Extract from the listing each line in which the word "record" appears.

= = = =

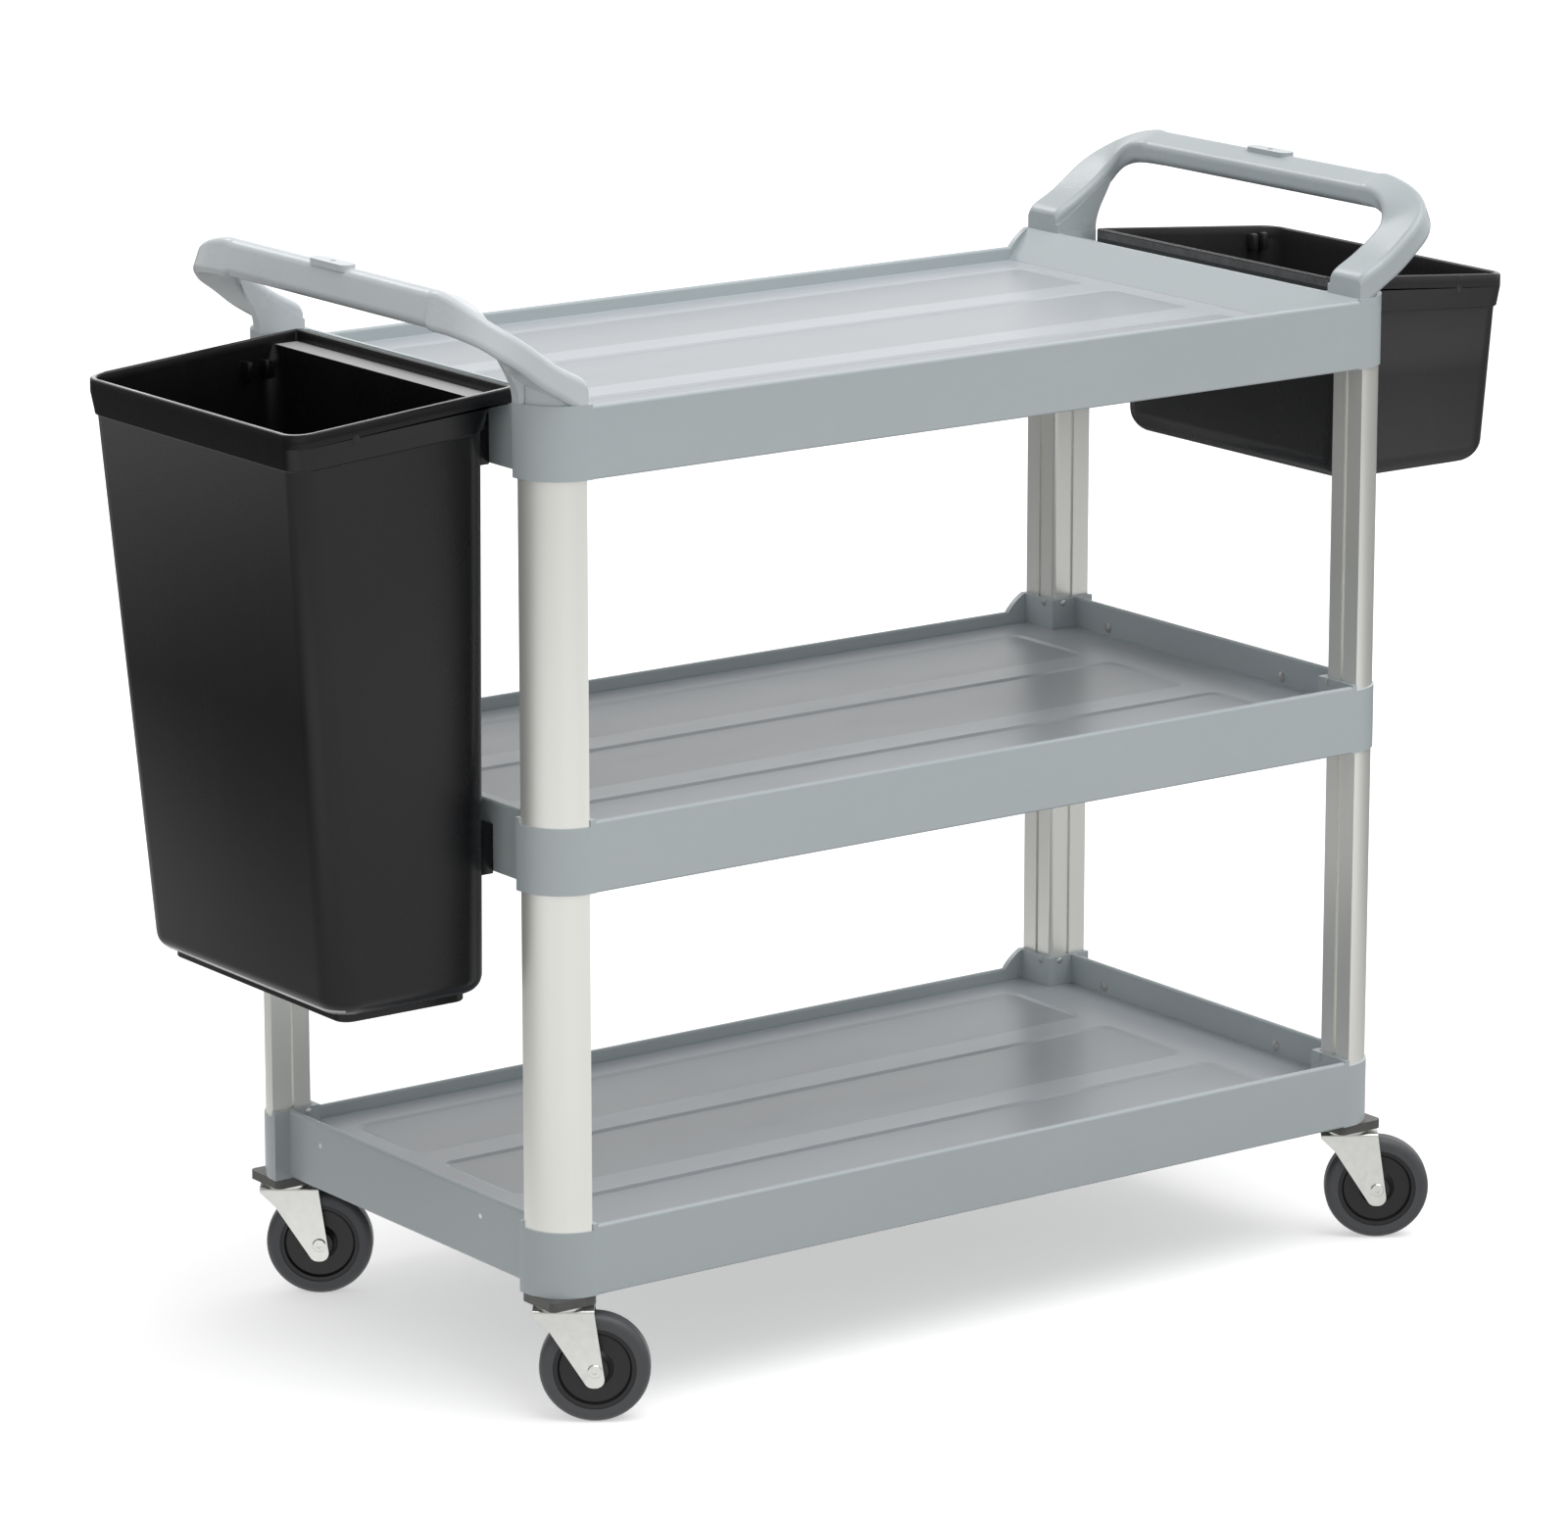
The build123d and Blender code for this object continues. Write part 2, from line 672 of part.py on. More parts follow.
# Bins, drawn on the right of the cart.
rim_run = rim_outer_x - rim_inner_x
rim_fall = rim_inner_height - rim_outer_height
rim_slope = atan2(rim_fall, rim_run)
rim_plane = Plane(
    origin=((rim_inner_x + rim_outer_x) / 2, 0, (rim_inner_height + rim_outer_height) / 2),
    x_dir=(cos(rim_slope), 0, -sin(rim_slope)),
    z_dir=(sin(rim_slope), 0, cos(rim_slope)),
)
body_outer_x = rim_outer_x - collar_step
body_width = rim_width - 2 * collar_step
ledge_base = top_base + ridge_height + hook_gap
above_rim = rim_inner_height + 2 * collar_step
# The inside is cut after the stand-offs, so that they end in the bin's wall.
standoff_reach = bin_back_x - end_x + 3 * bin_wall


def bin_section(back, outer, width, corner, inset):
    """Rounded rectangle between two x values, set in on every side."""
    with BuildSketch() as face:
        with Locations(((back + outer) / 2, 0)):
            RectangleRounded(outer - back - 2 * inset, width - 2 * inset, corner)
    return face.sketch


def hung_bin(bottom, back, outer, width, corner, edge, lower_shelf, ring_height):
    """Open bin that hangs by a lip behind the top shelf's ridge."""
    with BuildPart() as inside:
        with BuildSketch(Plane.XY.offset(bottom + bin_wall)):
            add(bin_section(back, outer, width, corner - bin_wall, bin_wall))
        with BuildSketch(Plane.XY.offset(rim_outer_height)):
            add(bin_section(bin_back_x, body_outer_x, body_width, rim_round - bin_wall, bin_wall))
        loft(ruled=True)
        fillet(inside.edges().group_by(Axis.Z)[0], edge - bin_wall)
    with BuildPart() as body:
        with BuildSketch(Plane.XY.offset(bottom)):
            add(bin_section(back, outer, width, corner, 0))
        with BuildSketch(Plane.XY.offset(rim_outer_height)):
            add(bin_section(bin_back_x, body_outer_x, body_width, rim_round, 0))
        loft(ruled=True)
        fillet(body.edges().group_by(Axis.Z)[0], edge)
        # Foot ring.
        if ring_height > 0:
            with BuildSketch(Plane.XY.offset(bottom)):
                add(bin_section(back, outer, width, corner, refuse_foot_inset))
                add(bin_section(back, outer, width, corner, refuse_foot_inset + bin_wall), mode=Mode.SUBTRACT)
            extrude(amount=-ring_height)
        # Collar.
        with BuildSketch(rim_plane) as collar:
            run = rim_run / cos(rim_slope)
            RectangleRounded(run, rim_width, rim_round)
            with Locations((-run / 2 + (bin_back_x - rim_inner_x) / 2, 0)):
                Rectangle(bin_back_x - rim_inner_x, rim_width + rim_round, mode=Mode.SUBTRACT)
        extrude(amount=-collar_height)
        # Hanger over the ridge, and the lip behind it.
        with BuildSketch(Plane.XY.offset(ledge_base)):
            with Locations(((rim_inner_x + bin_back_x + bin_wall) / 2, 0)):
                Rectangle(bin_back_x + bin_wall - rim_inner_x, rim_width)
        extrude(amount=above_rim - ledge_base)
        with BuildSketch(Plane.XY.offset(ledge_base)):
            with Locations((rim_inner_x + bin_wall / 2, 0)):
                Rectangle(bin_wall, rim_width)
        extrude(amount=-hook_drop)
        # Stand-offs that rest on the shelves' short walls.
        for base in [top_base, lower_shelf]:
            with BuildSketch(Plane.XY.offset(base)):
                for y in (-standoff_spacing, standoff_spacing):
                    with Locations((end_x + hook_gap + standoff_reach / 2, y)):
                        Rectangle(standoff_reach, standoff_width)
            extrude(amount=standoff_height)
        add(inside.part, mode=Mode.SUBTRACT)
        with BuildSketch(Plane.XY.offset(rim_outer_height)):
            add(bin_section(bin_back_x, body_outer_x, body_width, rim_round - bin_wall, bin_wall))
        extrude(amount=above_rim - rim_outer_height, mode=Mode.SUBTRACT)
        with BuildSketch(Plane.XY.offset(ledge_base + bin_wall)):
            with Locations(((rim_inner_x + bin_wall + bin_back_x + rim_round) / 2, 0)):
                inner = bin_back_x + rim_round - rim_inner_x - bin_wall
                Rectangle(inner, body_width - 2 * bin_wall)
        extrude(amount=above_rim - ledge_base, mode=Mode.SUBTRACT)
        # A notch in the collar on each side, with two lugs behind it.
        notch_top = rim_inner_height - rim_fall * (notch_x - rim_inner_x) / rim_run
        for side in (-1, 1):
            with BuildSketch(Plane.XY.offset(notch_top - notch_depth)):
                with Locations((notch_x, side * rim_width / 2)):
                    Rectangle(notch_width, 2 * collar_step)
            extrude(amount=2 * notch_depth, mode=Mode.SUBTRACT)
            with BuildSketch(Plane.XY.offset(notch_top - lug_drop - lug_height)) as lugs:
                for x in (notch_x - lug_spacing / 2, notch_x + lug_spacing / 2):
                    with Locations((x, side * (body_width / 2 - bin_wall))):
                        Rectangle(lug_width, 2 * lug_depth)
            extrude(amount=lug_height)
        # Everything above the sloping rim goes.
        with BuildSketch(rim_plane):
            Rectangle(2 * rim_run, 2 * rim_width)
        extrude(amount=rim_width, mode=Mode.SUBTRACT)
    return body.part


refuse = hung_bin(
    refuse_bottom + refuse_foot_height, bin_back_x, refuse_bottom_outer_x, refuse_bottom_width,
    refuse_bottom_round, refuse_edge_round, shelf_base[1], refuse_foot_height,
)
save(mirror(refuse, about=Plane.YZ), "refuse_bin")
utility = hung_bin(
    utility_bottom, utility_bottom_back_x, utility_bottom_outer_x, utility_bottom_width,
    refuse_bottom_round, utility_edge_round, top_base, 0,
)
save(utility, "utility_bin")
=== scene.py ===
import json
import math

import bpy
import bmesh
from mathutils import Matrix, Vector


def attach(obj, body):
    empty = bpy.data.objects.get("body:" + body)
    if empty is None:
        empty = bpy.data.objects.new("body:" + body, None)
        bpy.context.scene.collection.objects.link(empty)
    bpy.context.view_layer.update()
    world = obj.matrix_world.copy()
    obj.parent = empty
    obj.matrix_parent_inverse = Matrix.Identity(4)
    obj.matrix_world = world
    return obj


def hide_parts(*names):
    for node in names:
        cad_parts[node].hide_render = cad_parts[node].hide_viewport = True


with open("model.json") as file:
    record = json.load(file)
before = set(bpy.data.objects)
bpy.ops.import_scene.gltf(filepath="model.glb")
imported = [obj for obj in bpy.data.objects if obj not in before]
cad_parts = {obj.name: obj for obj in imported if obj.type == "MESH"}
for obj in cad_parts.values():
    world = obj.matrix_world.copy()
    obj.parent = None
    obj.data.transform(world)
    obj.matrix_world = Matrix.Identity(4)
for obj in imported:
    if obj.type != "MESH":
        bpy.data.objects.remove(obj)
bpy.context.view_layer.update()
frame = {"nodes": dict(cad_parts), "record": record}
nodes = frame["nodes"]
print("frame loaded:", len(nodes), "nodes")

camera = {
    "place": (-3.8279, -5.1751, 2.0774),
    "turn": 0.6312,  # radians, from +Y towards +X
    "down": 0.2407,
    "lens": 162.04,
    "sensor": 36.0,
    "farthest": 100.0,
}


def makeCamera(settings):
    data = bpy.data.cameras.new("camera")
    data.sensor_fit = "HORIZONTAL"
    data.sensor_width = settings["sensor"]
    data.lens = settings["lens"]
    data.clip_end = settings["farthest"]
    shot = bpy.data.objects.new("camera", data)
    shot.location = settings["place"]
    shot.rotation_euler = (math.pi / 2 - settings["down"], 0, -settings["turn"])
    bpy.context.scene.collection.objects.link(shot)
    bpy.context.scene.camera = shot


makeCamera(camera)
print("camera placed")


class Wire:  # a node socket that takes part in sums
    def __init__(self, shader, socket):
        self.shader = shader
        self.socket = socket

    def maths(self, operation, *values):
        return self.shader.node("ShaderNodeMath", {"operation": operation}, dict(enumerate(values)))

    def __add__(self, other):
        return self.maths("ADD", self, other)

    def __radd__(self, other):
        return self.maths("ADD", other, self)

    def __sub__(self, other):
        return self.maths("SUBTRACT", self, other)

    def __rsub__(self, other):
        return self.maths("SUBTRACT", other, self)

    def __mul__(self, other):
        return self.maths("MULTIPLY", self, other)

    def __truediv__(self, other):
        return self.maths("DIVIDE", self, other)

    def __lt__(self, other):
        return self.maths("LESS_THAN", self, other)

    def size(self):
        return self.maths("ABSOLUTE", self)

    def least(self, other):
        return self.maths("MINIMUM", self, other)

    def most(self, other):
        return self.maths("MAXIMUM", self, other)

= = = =

Exercise output:
    record = json.load(file)
frame = {"nodes": dict(cad_parts), "record": record}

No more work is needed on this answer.